[Note spectateurs]
Carte d’identité :
Nom : Se Rokh
Père : Jafar Panahi
Date de naissance : 2018
Majorité : 6 juin 2018
Type : Sortie en salles
Nationalité : Iran
Taille : 1h40 / Poids : NC
Genre : Drame
Livret de famille : Behnaz Jafari, Jafar Panahi, Marziyeh Rezaei…
Signes particuliers : Après Taxi Téhéran, Jafar Panahi déçoit un peu.
UN PLAIDOYER POUR LA LIBERTÉ
LA CRITIQUE DE TROIS VISAGES
Résumé : Une célèbre actrice iranienne reçoit la troublante vidéo d’une jeune fille implorant son aide pour échapper à sa famille conservatrice… Elle demande alors à son ami, le réalisateur Jafar Panahi, de l’aider à comprendre s’il s’agit d’une manipulation.

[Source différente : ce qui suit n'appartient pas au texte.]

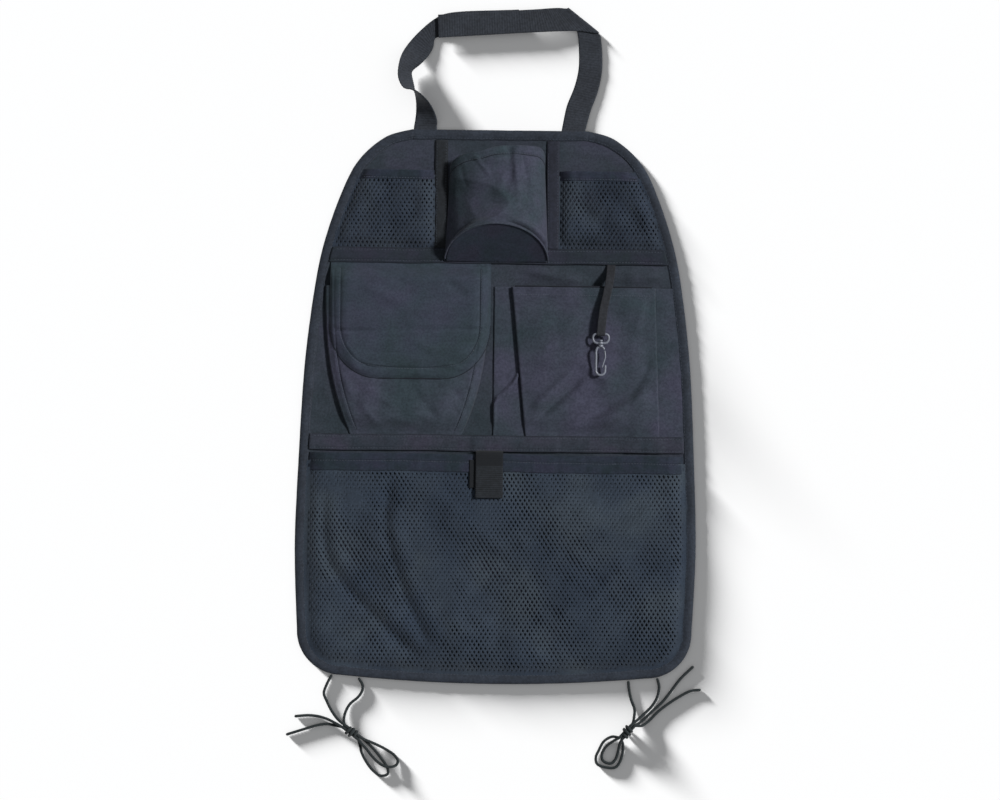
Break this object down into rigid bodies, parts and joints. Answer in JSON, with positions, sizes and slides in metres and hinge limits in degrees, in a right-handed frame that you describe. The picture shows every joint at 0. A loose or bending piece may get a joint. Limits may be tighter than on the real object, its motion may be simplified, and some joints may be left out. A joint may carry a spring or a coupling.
{
  "type": "car seat back organizer",
  "caption": "Hanging cloth organizer for the back of a car seat, with net, flap and bellows pockets, a bottle holder, a key clip, a headrest strap and ties.",
  "frame": {"origin": "centre of the underside of the box round everything but the ties", "axes": "+Y up the panel towards the headrest strap, +X to the right seen from the pocket side, +Z out of the pocket side"},
  "size_m": [0.4482, 0.8332, 0.0439],
  "materials": {
    "panel_cloth": "plain woven cloth, matt",
    "pocket_cloth": "plain woven cloth, matt",
    "net": "knitted net, matt",
    "binding_tape": "woven tape, matt",
    "webbing": "ribbed webbing, matt",
    "hook_and_loop": "hook and loop pile",
    "cord": "braided cord, matt",
    "clip_plastic": "satin"
  },
  "bodies": {
    "organizer": {"back_panel": "panel_cloth", "bottle_holder_base": "panel_cloth", "upper_seam_band": "pocket_cloth", "lower_seam_band": "pocket_cloth", "bottle_holder_wall": "pocket_cloth", "flap_pocket_body": "pocket_cloth", "flap": "pocket_cloth", "pleated_pocket": "pocket_cloth", "left_net_pocket": "net", "right_net_pocket": "net", "large_net_pocket": "net", "edge_binding": "binding_tape", "left_net_hem": "binding_tape", "right_net_hem": "binding_tape", "large_net_hem": "binding_tape", "left_divider_tape": "binding_tape", "right_divider_tape": "binding_tape", "strap_left": "webbing", "strap_right": "webbing", "closure_tab": "webbing", "key_ribbon": "webbing", "flap_hook_tape": "hook_and_loop", "flap_loop_tape": "hook_and_loop", "closure_hook_patch": "hook_and_loop", "closure_loop_patch": "hook_and_loop", "strap_hook_patch": "hook_and_loop", "strap_loop_patch": "hook_and_loop", "left_tie_inner_leg": "cord", "left_tie_outer_leg": "cord", "left_tie_inner_loop": "cord", "left_tie_outer_loop": "cord", "left_tie_inner_tail": "cord", "left_tie_outer_tail": "cord", "right_tie_inner_leg": "cord", "right_tie_outer_leg": "cord", "right_tie_inner_loop": "cord", "right_tie_outer_loop": "cord", "right_tie_inner_tail": "cord", "right_tie_outer_tail": "cord", "left_tie_knot": "cord", "right_tie_knot": "cord"},
    "eye": {"clip_eye": "clip_plastic"},
    "hook": {"clip_hook": "clip_plastic"},
    "gate": {"clip_gate": "clip_plastic"}
  },
  "joints": [
    {"name": "clip_swing", "type": "hinge", "parent": "organizer", "child": "eye", "pos_m": [0.111, 0.01287, 0.0178], "axis": [-1, 0, 0], "range_deg": [0, 140]},
    {"name": "clip_swivel", "type": "hinge", "parent": "eye", "child": "hook", "pos_m": [0.111, 0.00087, 0.0178], "axis": [0, 1, 0], "continuous": true},
    {"name": "gate_flex", "type": "hinge", "parent": "hook", "child": "gate", "pos_m": [0.1153, -0.00583, 0.0178], "axis": [0, 0, -1], "range_deg": [0, 15], "stiffness_Nm_per_rad": 0.02}
  ]
}
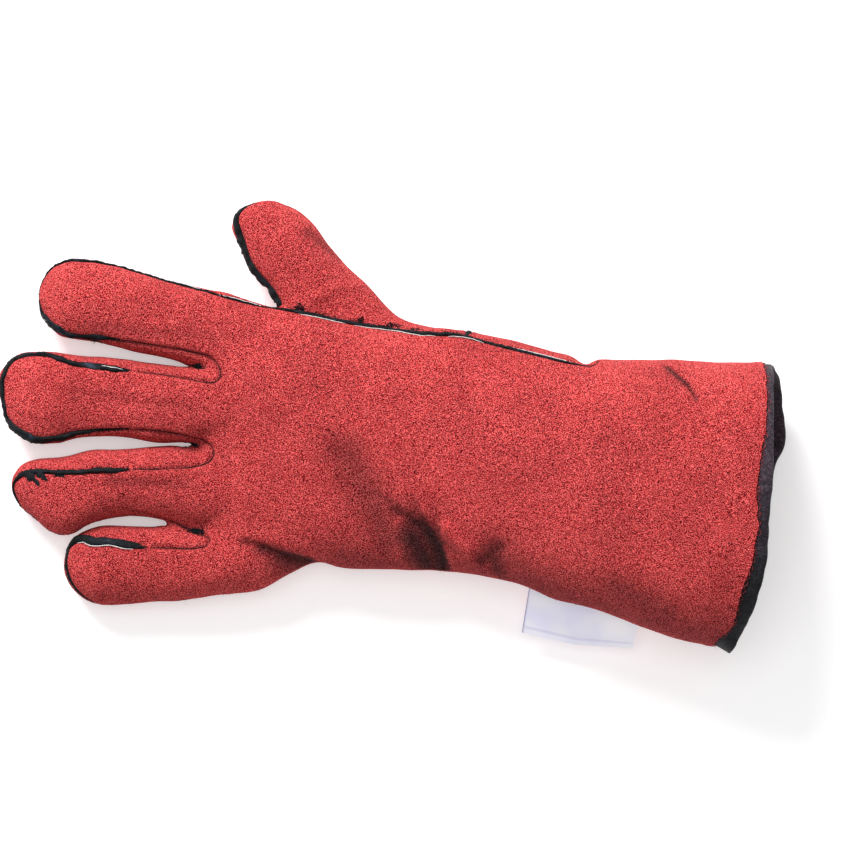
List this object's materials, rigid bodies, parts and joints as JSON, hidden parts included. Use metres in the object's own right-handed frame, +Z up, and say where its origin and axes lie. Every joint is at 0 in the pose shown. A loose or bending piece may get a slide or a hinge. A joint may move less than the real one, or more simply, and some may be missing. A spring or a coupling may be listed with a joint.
{
  "type": "leather gauntlet glove",
  "caption": "Left-hand red split-leather welding gauntlet with separate fingers, black welted seams and a taped cuff, lying palm down.",
  "frame": {"origin": "on the ground under the middle of the whole glove's box", "axes": "+X from the fingertips to the cuff's mouth, +Y towards the thumb, +Z up out of the back of the hand"},
  "size_m": [0.3534, 0.202, 0.0747],
  "materials": {
    "red_suede": "napped split leather, dry and matt",
    "black_welt": "thin black leather strip with rough cut edges",
    "grey_tape": "woven charcoal binding tape",
    "white_label": "thin satin tag, blank"
  },
  "bodies": {
    "root": {"back_panel": "red_suede", "palm_panel": "red_suede", "fourchette_index_middle": "red_suede", "fourchette_middle_ring": "red_suede", "fourchette_ring_little": "red_suede", "thumb_outer": "red_suede", "thumb_inner": "red_suede", "welt_index": "black_welt", "welt_middle": "black_welt", "welt_ring": "black_welt", "welt_little": "black_welt", "welt_thumb": "black_welt", "cuff_binding": "grey_tape", "size_label": "white_label"}
  },
  "joints": []
}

Ensemble, ils prennent la route en direction du village de la jeune fille, dans les montagnes reculées du Nord-Ouest où les traditions ancestrales continuent de dicter la vie locale.
Trois ans après le succès de Taxi Téhéran (Ours d’or à Berlin), le réalisateur Jafar Panahi fait son entrée dans le grand bain de la compétition officielle cannoise avec 3 Visages, récompensé du prix du scénario au terme des onze jours de festival. Un festival où le cinéaste aura tristement brillé par son absence, victime de son cinéma contestataire mal vu par Téhéran et assigné à résidence par les autorités de son pays. Dans 3 Visages, Jafar Panahi part en balade dans l’arrière-pays iranien, et nous emmène au coeur des villages de montagnes. Après avoir reçu une vidéo d’une jeune fille en détresse voulant se suicider après l’effondrement de ses rêves de devenir actrice, le réalisateur, qui se met lui-même en scène dans un amusant effet de mise en abyme, part en quête de cette adolescente en compagnie d’une amie comédienne à qui ladite vidéo était principalement destinée. Et Jafar Panahi d’ainsi assumer sa filiation avec son père spirituel Abbas Kiarostami dont il a été jadis l’assistant, à travers un road-trip entre humour, tendresse et discours sociétal, dans l’esprit du Goût de la Cerise ou de Ou-est la maison de mon ami ?, classiques du maître Kiarostami, le premier ayant même connu les honneurs d’une Palme d’or en 1997.
Malheureusement, si l’on retrouve bien la patte du cinéma de Jafar Panahi dans ce nouvel effort offrant un regard pertinent sur un pan de la société iranienne, 3 Visages peine nettement plus à convaincre que Taxi Téhéran avant lui. Toujours à cheval entre le documentaire venu d’un observateur de sa société et la fiction minimaliste, s’amusant même à gommer la frontière qui les sépare, 3 Visages vaut surtout pour les intentions à la base de son propos, que pour ce qu’il a à offrir en termes de cinéma. Le metteur en scène y parle de la condition féminine dans son pays à la culture très patriarcale, de l’art et de la place de l’artiste en Iran comme porte-parole social, du progressisme en berne dans les contrées reculées, mais tout cela coexiste dans une oeuvre un peu bancale, très bavarde et souvent hermétique faute de trouver un réel élan cinématographique capable de porter ses sujets et de communiquer des émotions. Avec ce road-movie voyageur qui lui permet de s’extraire des contraintes politiques qu’il subit (il n’a plus le droit de tourner depuis 2010 et compose discrètement avec ce fait), Jafar Panahi signe un film intelligent dans sa proposition mais l’aboutissement de celle-ci ne résonne pas dans une nouvelle oeuvre qui nous laisse un peu à l’écart, tel un spectateur distant face à un voyage dans lequel on est embarqué sans vraiment parvenir à y prendre part. Tout un paradoxe à l’image d’un film lui-même très paradoxal, qui oscille entre le sérieux et un style parfois picaresque, entre le mouvement libre et le trop figé (le road-trip souffre d’une allure curieusement très statique), entre l’épure resserrée et l’absence de rythme et d’intensité, ou entre un sujet fort et le manque de puissance.